Öte yandan: Her ne kadar Carl Schmitt; “siyasal olan” ile “toplumsal olan” ya da “devlet” ile “sivil toplum” veya “kamusal hayat” ile “özel hayat” arasında kâti bir ayrım yapıyor, yâni devletten bağımsız yaşam alanlarının olması gerektiğini vurguluyor olsa da (Bezci, 2006); sonuç itibâriyle Schmitt’in liberallere yönelik eleştirisine benzer bir eleştiri, aynı şekilde Alman filozofun kendisi için de yapılabilir: Çünkü liberal [ deist ] bir devletin mantıksızlığı, otoriter [ teist ] bir devlet mantığı üzerinden açıklanabiliyor ise; aynı şekilde, otoriter bir devletin mantıksızlığı da, totaliter [ panteist ] bir devletin mantığı üzerinden açıklanabilir:

Eğer modern bir devletin; egemenliğinin hakkını verebilmek adına, “minimum müdahaleci” bir liberal devlet olması mümkün değil ise, o hâlde böyle bir devletin

“optimum müdahaleci” bir otoriter devlet olarak kalabileceği de, yâni “maksimum müdahaleci” bir totaliter devlete dönüşmeyeceği de –aynı mantık bakımından–

mümkün değildir. Zirâ ilk durum Tanrı’yı sınırlandırmak ise, ikinci durum da –ilk duruma görece daha az da olsa– yine Tanrı’yı sınırlandırmak demektir.

Ayrıca: “Anarşi” ve “terör” anları/alanları da, yine Schmitt’ten mülhem olarak, bir tür “ateizm” [ tanrıtanımazlık ] şeklinde, yâni “devlet yoktur” ilkesi ekseninde kavrandığı takdirde, otoriter bir devletin tedricî bir şekilde totaliterleşmesine neden olabilecek ihtimallerdir. Zirâ böyle durumlarda modern devletler, “özgürlük” ve “güvenlik” arasındaki seçimde, güvenliği tercih etmektedir.

Nitekim “Giriş” bölümünde de değinildiği üzere; “11 Eylül saldırıları” sonrasında Amerika Birleşik Devletleri’nde alınan güvenlik önlemleri, söz konusu tercihin tipik bir örneğidir.

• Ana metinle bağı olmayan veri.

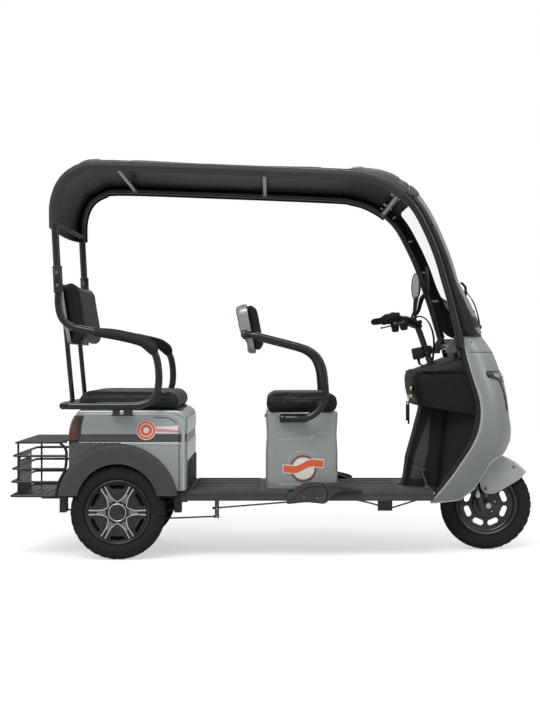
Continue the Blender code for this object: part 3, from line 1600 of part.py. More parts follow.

Son olarak; Schmitt’in “otoriter Tanrı-Devlet”ine dâir herhangi bir yargıda bulunurken, “totaliter devlet”in akademik düzeydeki tanımına ilişkin şu belirsizlik de görmezden gelinmemelidir: Faşizm ve Nazizm gibi ideolojilerin hayata geçirildiği İtalyan ve Alman modern devletlerinin bile, tam mânâsıyla birer totaliter devlet olup

olmadıkları tartışmalıdır. Sözgelimi; Henri Michel, Alman Nazizmi’nin İtalyan Faşizmi’nden çok daha totaliter olduğunu belirtmekle birlikte, “Ama, yine de

“totalitarizm” olarak adlandırılabilir mi?” diye sormakta ve bu sorusunun hemen ardından da, bâzı yazarların, Hitler’in ordu ve kilise gibi birtakım güçlü geleneksel kurumların varlığını korumuş olmasından ötürü, Alman Nazizmi’nin tam mânâsıyla bir totalitarizm olduğundan “kuşku” duyduklarını söylemektedir (2011: 59-60). Bu gibi söylemler göstermektedir ki; her ne kadar teoride, “otoriter” devletler ile

“totaliter” devletler arasındaki farklılık gâyet belirgin olsa da, pratikte bu iki devlet tipi arasındaki farklılık son derece görecelidir. Dolayısıyla; Carl Schmitt’in modern devlet modelinin, otoriter ve totaliter devlet modelleri arasında salınan bir sarkaç gibi olduğunu ya da yine söz konusu iki model arasında bir tür “ara form” olduğunu ileri sürmek, teorik tutarlılık açısından daha doğru bir tercih gibi görünmektedir.